What's left? Ah yes, Broadway. Ms. Winfrey's producer credit for Alice Walker's The Color Purple on Broadway surely had something to do with its outrageous opening ticket sales--S16 million in two months--and possibly its 11 Tony nominations. But, more than the bursting moneybags and accolades for the show (this in a business with a 75 percent failure rate), what's significant is, as with her book club, Ms. Winfrey has brought new audiences to Broadway.

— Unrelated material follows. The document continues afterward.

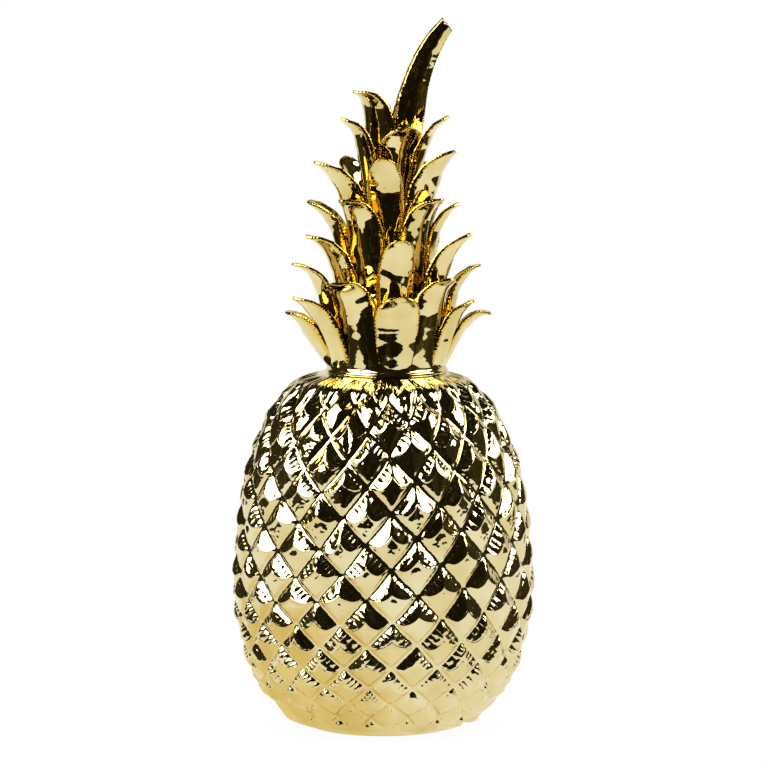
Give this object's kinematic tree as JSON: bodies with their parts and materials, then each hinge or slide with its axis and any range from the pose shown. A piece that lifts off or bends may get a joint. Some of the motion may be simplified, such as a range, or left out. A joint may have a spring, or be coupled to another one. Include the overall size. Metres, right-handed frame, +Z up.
{
  "type": "decorative pineapple jar",
  "caption": "Lidded porcelain jar in the shape of a pineapple, with a hollow fruit covered in diamond eyes and a lift-off crown of curling leaves.",
  "frame": {"origin": "centre of the foot, on the surface that the jar stands on", "axes": "+Z up along the fruit's axis to the crown, -Y the front that the picture shows, +X to the right seen from the front"},
  "size_m": [0.2003, 0.2004, 0.4678],
  "materials": {
    "fruit_lustre": "polished",
    "crown_lustre": "polished"
  },
  "bodies": {
    "root": {"fruit_jar": "fruit_lustre", "crown_lid": "crown_lustre"}
  },
  "joints": []
}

With every venture, Oprah somehow finds more to do, more needs to fill, and more ways to make and use her money--and her power. The Live Your Best Life speaking tour and on line multimedia workshop is a standing-room-only event every year. She's released a six-disc DVD set of her Twentieth Anniversary Celebration with all proceeds going to the Angel Network, her charitable foundation that has raised $50 million in five years and $10 million for Hurricane Katrina victims. And in October 2005 she launched a Child Predator Watch List that has captured four sexual predators and has rewarded those who located them with $100,000. It is undeniable. Oprah has the Midas touch.

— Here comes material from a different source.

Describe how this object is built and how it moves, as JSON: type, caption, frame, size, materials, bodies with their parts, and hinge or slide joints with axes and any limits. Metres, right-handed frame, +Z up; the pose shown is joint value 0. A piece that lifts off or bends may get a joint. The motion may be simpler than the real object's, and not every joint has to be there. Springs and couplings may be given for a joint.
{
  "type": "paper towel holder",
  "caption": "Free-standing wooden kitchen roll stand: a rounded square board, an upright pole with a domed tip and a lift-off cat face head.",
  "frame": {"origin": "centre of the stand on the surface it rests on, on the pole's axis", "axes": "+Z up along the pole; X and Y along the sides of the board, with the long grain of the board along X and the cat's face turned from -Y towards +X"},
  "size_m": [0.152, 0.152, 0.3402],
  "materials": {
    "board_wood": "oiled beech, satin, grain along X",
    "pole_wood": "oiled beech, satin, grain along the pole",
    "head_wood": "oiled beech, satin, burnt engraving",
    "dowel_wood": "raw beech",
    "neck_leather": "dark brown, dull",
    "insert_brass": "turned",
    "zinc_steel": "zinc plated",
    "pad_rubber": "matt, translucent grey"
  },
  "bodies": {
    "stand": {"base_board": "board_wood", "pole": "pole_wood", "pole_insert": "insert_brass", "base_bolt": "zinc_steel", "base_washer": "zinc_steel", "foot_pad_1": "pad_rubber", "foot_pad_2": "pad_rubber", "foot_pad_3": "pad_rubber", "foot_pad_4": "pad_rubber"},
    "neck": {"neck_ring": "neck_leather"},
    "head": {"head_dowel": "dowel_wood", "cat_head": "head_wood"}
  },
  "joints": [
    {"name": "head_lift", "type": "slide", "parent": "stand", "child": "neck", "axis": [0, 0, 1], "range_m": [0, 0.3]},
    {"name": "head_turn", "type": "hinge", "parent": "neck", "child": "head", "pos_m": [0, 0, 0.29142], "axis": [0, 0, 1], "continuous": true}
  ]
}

So what will Her Highness turn into gold next? We're all watching.

*Based on our $6.168 billion estimate.

THE BIG O HOW INFLUENTIAL IS SHE? LET US COUNT THE WAYS…

IF OPRAH WERE… A NATION her 51.4 million weekly viewers and magazine readers would equal more than the population of Canada (33 million), Spain (40.3 million) or Argentina (39.9 million).

IF OPRAH WERE… A PILE OF GOLD she'd be equal to 24,000 14-karat gold bars.

IF OPRAH WERE… BLING she'd be eight times the equivalent of 373 100-karat pear-shaped, flawless diamonds (the most expensive ever sold).

cnnmoney.com reported in January that Oprah ranked second only to Google as the biggest brand newsmaker of 2006. Behind Ms. Winfrey were Amazon, eBay and iPod.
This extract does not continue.